Ortaya çıktı ki o yıllarda Üsküdar Belediyesi, ödemesi gereken vergileri ödeyememiş, Maliye’ye 7 milyon 370 bin TL (eski parayla 7 trilyon 370 milyon) borcu birikmişti. Belediye, Hazine’ye borç takmıştı. Maliye Bakanlığı, bakan onayıyla, Üsküdar Belediyesi’nden 4 cami satın almaya razı olmuştu. Camiler bu borcu kapatmak için ticaret malı haline getirilirken aynı Belediye, Üsküdar semti Validebağ’da yeni bir cami yapmaya kalktı. Karşı çıkan semt sakinlerini zabıtaya dövdürdü.

★★★

Allah, hepimizi affetsin.
Üsküdar halkı da sormadı.
Belediyelerden sorumlu AKP’li İçişleri Bakanlığı, AKP’li Üsküdar Belediyesi’ne müfettiş gönderip, “Sayın AKP’li Üsküdar Belediye Başkanı, siz halktan topladığınız vergileri, belediye mülklerini satıp topladığınız paraları nereye nasıl harcadınız ki bu kadar açık verdiniz ve Belediye’yi Hazine’ye olan 7 milyon 370 bin TL borcunu ödeyemez duruma düşürdünüz?” diye sormadı.
Böyle geçti yıllar.
Geldik 2019 yılına.
Belediye başkanı adı:
Yine aynı.
Hilmi Türkmen.
Beşinci caminin adı:
Güzeltepe Birlik.
Çengelköy’de.
4574 metrekare arazisi var.
Satış listesine konuldu.

★★★

Alıcısı yine Maliye oldu.
Belediye şirketi Üsküdar Kent Hizmetleri A.Ş.’nin vergi borçlarına karşılık 29 milyon 732 bin 950 bin TL bedel karşılığı satın aldı. Maliyeye vergi borcunu ödeyemeyen Üsküdar Belediyesi şirketi Kent Hizmetleri A.Ş,’nin bu yıl (2019) boyunca yapacağı organizasyonlarda vereceği kokteyller, yedireceği hazır yemekler için açtığı ihaleyi 4 milyon 746 bin TL teklif veren Ferah Yemek A.Ş. adlı özel şirket kazandı.
Sat camiyi.
Parasını ferah ferah ye!
Tuhaf bir İslam doğdu!
Ve cami satan belediye!
Ey hocalar!
Ey demokratlar!
Bir diyeceğiniz yok mu?

KALEMİN GÖR DEDİĞİ

MİT parti emrinde!


Cumhurbaşkanı Erdoğan, “Şu ana kadar önümüze konan bütün partimiz adaylarını gerek Milli İstihbarat, gerek Emniyet İstihbarat tepeden tırnağa hepsini inceledik” diyerek güvence vermişti.

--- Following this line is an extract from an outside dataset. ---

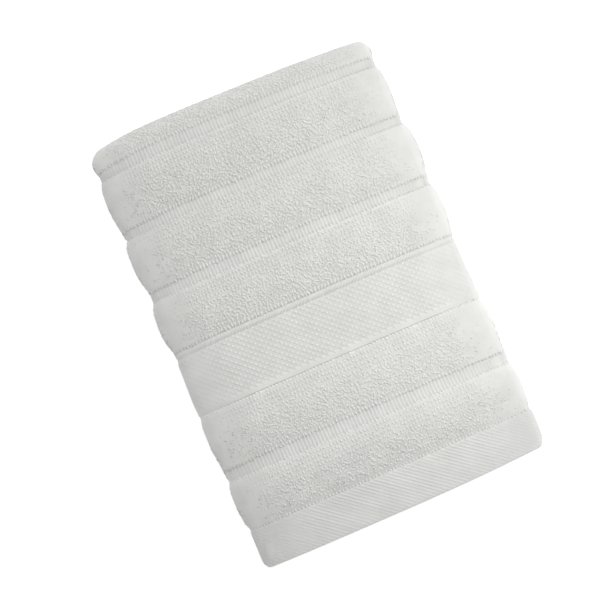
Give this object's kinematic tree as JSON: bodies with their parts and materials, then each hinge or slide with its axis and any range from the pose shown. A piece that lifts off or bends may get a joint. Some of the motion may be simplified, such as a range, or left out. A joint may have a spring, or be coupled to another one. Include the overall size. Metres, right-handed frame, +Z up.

Cumhuriyet Gazetesi’nde yer alan habere göre eski MİT Müsteşarı Cevat Öneş, “MİT böyle bir uygulama yapamaz, hukuki dayanağı yok” dedi. Eski Cumhuriyet Başsavcısı hukukçu İlhan Cihaner ise “Bu açıkça suçtur. Fişlemedir. Darbe hukukunun dönüşüdür. Ülkeler böyle böyle faşizme giderler” dedi.